----- Source records
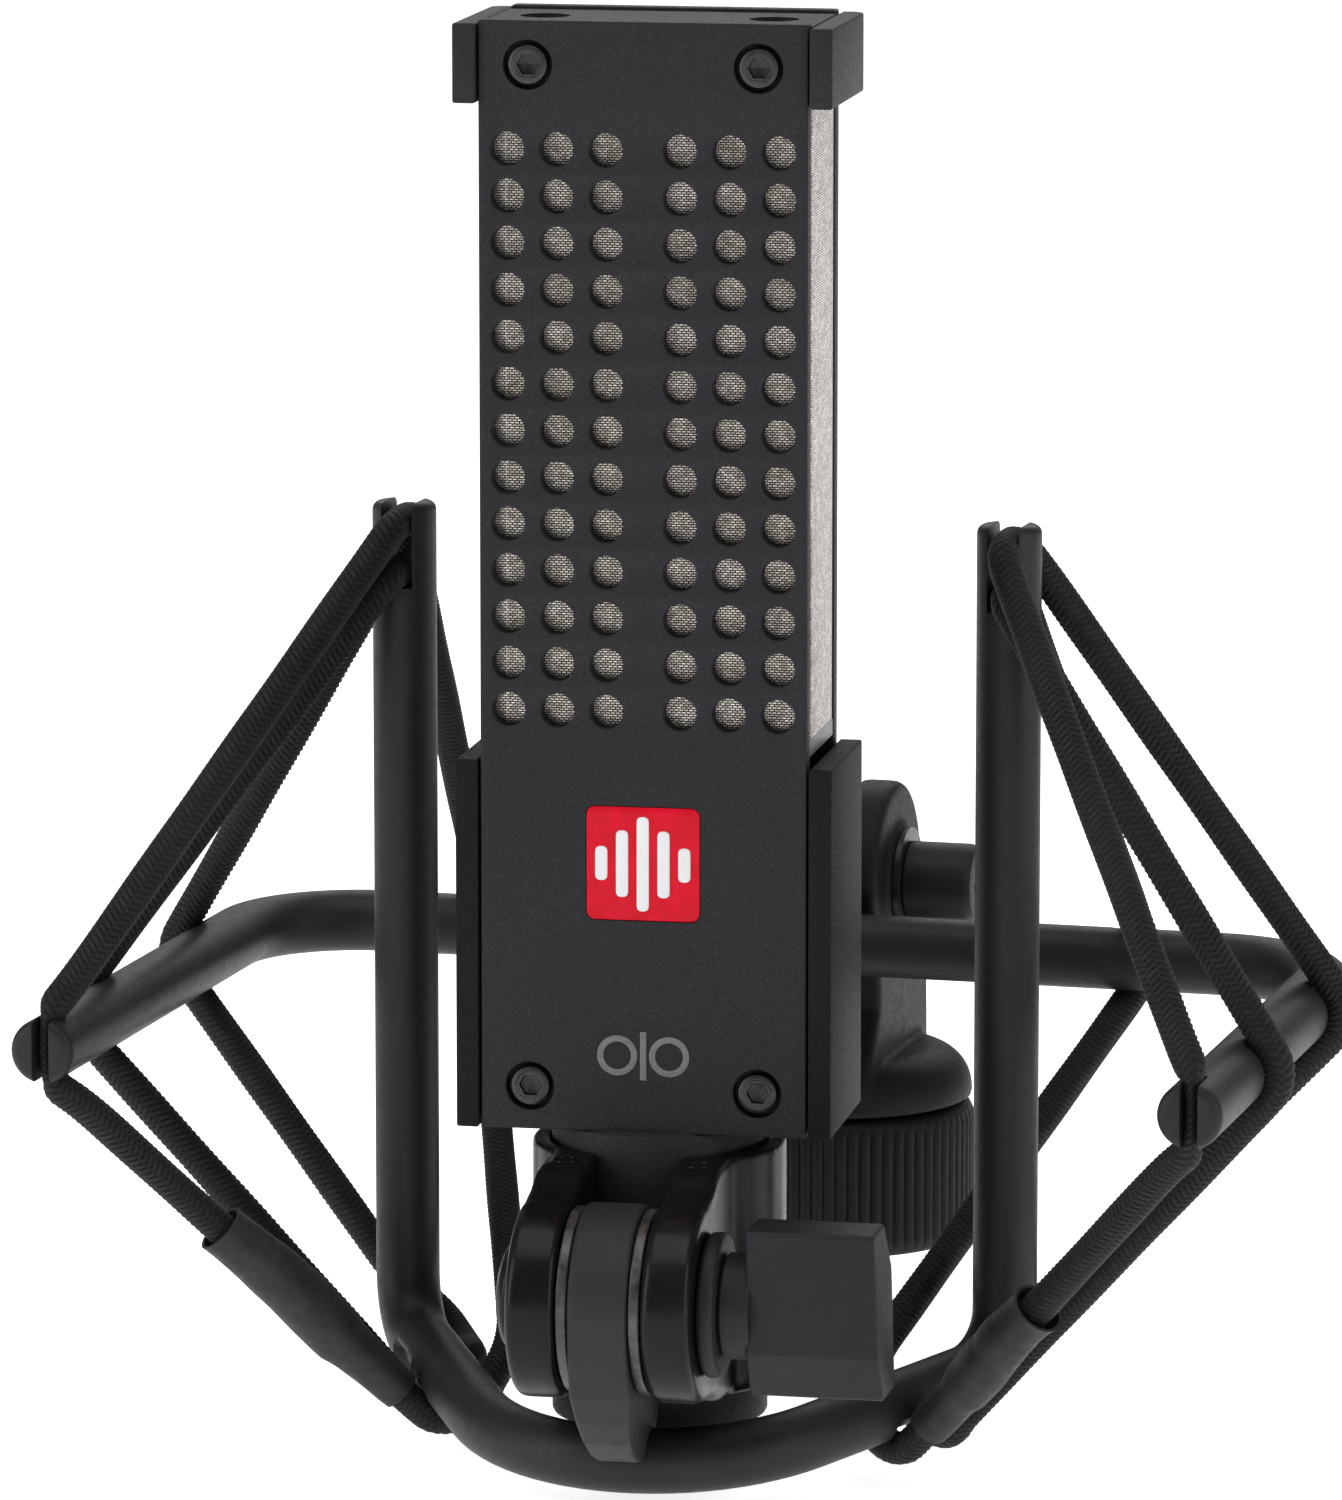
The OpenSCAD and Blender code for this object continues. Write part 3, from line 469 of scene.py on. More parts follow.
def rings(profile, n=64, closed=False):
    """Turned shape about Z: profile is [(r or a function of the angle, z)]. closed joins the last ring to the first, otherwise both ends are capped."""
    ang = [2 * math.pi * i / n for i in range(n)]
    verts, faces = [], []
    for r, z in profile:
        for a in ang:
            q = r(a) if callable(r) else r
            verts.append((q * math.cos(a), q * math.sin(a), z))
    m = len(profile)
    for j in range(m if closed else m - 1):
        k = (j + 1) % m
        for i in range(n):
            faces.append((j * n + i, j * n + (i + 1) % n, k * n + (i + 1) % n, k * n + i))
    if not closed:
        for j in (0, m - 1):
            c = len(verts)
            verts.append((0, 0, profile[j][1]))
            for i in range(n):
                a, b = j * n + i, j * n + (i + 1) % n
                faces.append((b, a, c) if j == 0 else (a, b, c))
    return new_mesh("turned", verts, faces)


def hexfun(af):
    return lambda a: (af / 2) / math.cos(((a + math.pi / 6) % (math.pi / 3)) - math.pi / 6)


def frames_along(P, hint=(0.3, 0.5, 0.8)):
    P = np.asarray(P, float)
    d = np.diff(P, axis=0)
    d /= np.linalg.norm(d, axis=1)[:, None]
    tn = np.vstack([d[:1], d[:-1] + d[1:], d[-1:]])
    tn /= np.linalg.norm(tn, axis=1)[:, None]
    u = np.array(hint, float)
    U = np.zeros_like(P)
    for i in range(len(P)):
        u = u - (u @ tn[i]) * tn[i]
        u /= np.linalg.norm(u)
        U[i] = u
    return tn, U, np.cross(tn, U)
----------
----- Source records
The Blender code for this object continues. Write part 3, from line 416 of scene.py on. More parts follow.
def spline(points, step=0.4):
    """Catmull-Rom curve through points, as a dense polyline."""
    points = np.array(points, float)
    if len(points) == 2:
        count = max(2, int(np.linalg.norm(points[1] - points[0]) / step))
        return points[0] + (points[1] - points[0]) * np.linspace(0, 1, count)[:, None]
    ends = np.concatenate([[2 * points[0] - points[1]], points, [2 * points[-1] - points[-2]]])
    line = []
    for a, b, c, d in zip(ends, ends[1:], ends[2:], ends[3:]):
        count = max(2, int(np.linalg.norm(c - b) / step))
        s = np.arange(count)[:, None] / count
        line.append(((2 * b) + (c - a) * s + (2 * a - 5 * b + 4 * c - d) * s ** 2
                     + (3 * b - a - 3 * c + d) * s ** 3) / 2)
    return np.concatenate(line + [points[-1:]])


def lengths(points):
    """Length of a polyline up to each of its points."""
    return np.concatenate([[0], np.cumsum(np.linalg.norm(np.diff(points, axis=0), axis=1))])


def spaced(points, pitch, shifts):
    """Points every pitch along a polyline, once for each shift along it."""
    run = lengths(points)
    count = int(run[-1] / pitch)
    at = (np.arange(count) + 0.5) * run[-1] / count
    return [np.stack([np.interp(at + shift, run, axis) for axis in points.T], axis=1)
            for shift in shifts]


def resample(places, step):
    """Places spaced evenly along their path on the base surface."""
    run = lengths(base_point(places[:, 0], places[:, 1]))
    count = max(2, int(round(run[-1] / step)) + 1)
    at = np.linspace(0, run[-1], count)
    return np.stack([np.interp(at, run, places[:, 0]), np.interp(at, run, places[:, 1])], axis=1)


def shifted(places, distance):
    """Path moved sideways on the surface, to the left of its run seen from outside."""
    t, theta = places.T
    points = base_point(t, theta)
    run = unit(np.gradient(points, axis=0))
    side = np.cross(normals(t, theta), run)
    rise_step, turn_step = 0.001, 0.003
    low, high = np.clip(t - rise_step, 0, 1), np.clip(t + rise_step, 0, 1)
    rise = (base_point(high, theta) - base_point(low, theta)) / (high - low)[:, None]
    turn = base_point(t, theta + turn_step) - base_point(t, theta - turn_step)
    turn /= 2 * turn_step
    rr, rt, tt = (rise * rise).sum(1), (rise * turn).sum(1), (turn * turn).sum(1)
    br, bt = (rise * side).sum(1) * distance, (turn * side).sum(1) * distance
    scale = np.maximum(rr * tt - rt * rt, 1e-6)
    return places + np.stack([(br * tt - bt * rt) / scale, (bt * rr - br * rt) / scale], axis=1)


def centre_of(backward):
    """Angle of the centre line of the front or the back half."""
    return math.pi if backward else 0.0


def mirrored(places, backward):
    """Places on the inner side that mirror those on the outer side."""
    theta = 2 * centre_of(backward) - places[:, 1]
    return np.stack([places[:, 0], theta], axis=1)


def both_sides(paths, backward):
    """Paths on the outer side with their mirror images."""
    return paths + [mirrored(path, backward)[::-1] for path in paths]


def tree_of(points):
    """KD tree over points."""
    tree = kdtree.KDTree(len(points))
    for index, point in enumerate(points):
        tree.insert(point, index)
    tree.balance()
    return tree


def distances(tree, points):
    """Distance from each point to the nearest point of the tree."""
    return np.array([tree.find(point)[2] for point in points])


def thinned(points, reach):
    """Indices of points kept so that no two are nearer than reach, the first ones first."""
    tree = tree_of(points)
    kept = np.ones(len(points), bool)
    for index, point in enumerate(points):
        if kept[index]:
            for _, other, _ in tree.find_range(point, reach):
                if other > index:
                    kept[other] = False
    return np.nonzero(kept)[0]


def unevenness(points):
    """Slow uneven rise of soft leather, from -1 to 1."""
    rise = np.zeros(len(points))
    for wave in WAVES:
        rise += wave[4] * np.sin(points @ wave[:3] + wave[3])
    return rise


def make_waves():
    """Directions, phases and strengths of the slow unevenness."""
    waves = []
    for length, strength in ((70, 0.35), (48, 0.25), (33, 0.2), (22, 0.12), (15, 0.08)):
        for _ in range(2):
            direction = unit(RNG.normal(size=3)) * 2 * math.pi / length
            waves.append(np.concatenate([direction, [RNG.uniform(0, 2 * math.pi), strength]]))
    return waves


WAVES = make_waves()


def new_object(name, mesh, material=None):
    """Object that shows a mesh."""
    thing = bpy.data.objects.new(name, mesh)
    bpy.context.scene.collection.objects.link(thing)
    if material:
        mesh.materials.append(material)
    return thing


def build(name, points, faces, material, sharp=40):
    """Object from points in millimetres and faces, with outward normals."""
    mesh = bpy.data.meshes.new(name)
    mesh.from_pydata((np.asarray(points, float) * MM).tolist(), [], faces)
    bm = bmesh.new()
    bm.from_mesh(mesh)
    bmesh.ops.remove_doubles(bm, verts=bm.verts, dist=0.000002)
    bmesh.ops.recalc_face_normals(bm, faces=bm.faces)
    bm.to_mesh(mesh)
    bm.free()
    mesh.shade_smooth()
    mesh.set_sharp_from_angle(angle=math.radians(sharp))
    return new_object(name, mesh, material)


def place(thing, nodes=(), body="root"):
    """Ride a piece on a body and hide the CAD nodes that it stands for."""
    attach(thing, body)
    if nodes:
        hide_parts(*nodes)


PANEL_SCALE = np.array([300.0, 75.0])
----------
- Prompt
Repeat, character for character, the lines of the material above from the line with "The OpenSCAD and" through the line with "return lambda a: (af".

- Answer to this problem
The OpenSCAD and Blender code for this object continues. Write part 3, from line 469 of scene.py on. More parts follow.
def rings(profile, n=64, closed=False):
    """Turned shape about Z: profile is [(r or a function of the angle, z)]. closed joins the last ring to the first, otherwise both ends are capped."""
    ang = [2 * math.pi * i / n for i in range(n)]
    verts, faces = [], []
    for r, z in profile:
        for a in ang:
            q = r(a) if callable(r) else r
            verts.append((q * math.cos(a), q * math.sin(a), z))
    m = len(profile)
    for j in range(m if closed else m - 1):
        k = (j + 1) % m
        for i in range(n):
            faces.append((j * n + i, j * n + (i + 1) % n, k * n + (i + 1) % n, k * n + i))
    if not closed:
        for j in (0, m - 1):
            c = len(verts)
            verts.append((0, 0, profile[j][1]))
            for i in range(n):
                a, b = j * n + i, j * n + (i + 1) % n
                faces.append((b, a, c) if j == 0 else (a, b, c))
    return new_mesh("turned", verts, faces)


def hexfun(af):
    return lambda a: (af / 2) / math.cos(((a + math.pi / 6) % (math.pi / 3)) - math.pi / 6)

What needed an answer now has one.